Those victims targeted over the past year by the ransomware as a service (RaaS) named Encryptor RaaS may be at a loss to ever recover their encrypted files, according to a report from Trend Micro.
That is owing to the fact that after operating for a year the service has shuttered. That's the good news, Trend Micro researchers said. The bad news, however, is the developers behind the malware have taken with them into oblivion the master key. The one that would allow those victimized by the RaaS to recover their files.
The ransomware, first detected in July 2015, at the time seemed to be set to rival such competitors as Tox and ORX Locker, arriving with multiplatform capabilities, customization options and an appealing price that was said to make it a good entry point for miscreants attracted to the dark side. In fact, the install was so easy, Trend Micro said, that all a client needed to do was set up a Bitcoin Wallet ID. Downloaded from the Tor network, buyers of the ransomware were required to shell out five percent of revenue rather than the 40 percent required by rival service Cerber, for example.
Researchers at Trend Micro detected as late as March 2016 that the developers of the ransomware were still actively tweaking its capabilities to render it undetectable, including signing the ransomware with legitimate certificates and employing counter-AV services and crypters.
With its infrastructure hidden away on the Tor network, to market the ransomware the developer went so far as to offer a file-signing service for his clients, promising stolen Authenticodes that allowed him to sign Encryptor RaaS samples at no cost.
"Four months after, however, the service abruptly closed up shop," the researchers wrote.
The fall may have been the result of detection after a C&C server was exposed and its systems detected on a valid cloud service.
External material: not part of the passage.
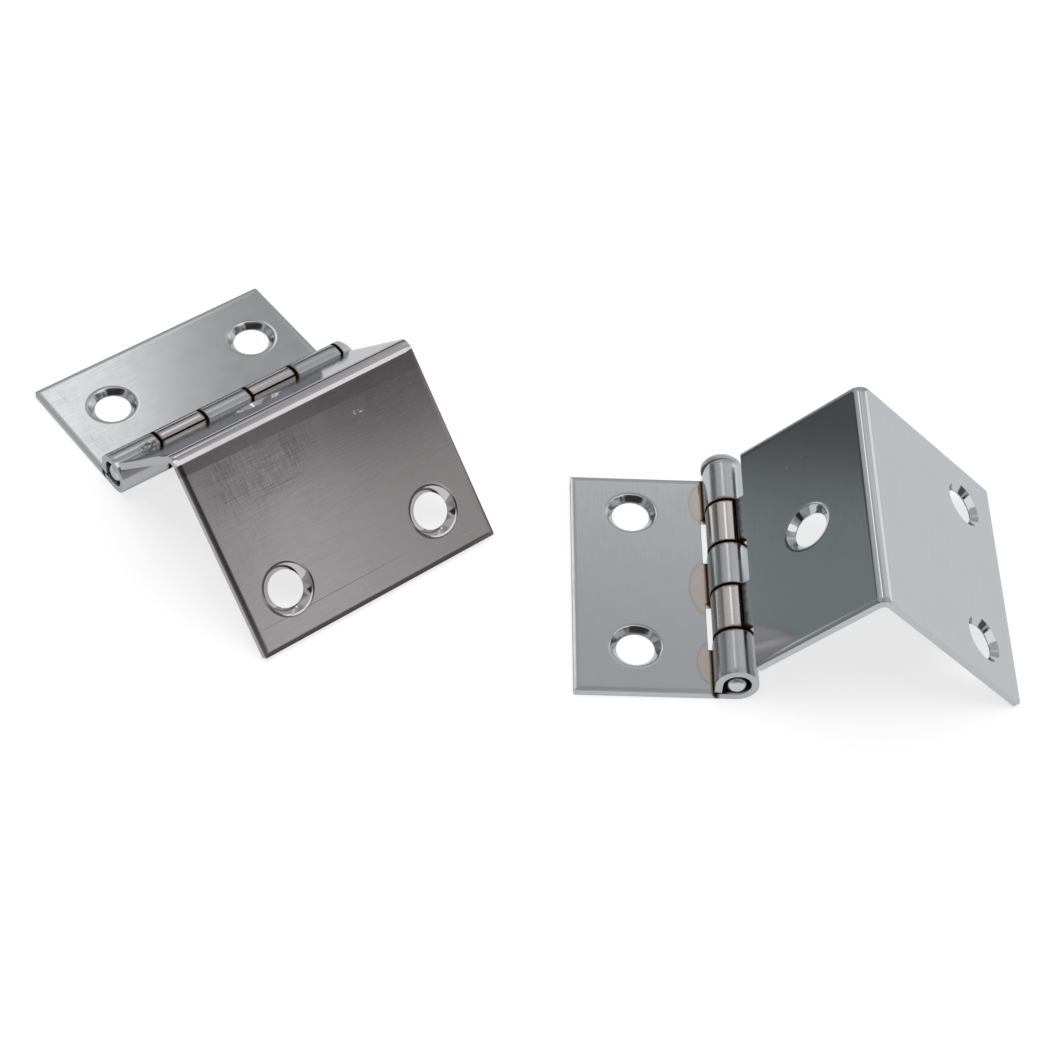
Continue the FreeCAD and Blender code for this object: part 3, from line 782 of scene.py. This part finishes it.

After a few sputters and attempts to relaunch, it was shut down completely. As of early April 2016, the Trend Micro researchers observed the affiliate chat forum exploding with animosity between the developer and clients dissatisfied with the shutdown.
The curtain closed on July 5, 2016, with the developer, who goes by the handle “jeiphoos,” alerting victims that they can no longer recover their files, as he deleted the master key, Trend Micro reported.
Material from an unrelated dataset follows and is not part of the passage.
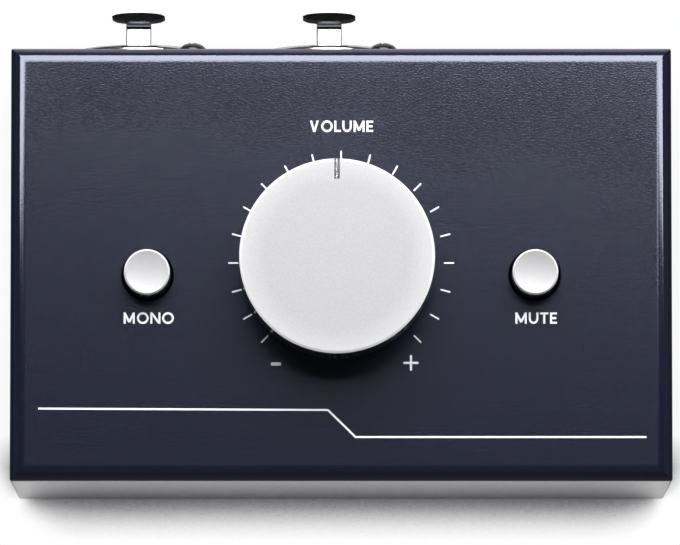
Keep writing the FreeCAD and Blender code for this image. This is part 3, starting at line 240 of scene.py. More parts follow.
def soften(thing, width, segments=2, angle=0.6):
    """Round every edge that is sharper than the angle."""
    activate(thing)
    rim = thing.modifiers.new("rim", "BEVEL")
    rim.width = width
    rim.segments = segments
    rim.limit_method = "ANGLE"
    rim.angle_limit = angle
    rim.use_clamp_overlap = True
    rim.harden_normals = False
    bpy.ops.object.modifier_apply(modifier="rim")


def join(name, pieces):
    """Make several pieces one object, without joining their surfaces."""
    activate(pieces[0])
    for piece in pieces:
        piece.select_set(True)
    bpy.ops.object.join()
    made = bpy.context.object
    made.name = name
    return made


def finish(thing, name, material, body_name, replaced=(), angle=35.0):
    """Dress a piece, smooth its shading, hang it on the body that it rides on, and hide the construction
    parts that it stands for.
    """
    thing.name = name
    thing.data.materials.clear()
    thing.data.materials.append(material)
    activate(thing)
    bpy.ops.object.mode_set(mode="EDIT")
    bpy.ops.mesh.select_all(action="SELECT")
    bpy.ops.mesh.normals_make_consistent(inside=False)
    leave_edit()
    bpy.ops.object.shade_smooth_by_angle(angle=math.radians(angle))
    normals = thing.modifiers.new("normals", "WEIGHTED_NORMAL")
    normals.keep_sharp = True
    bpy.ops.object.modifier_apply(modifier="normals")
    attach(thing, body_name)
    if replaced:
        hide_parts(*replaced)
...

"The story here is one of how much the crimeware market mirrors legitimate software," Christopher Budd, global threat communications manager at Trend Micro, told SCMagazine on Thursday. "Here you have a startup that undercut the competition, was successful for a short period and then went bust and disappeared."
Budd added that the ultimate losers in this particular case are the targeted victims, since with the decryption key lost, this service's "customers" are left without the ability to recover the files that the ransomware rendered unreadable.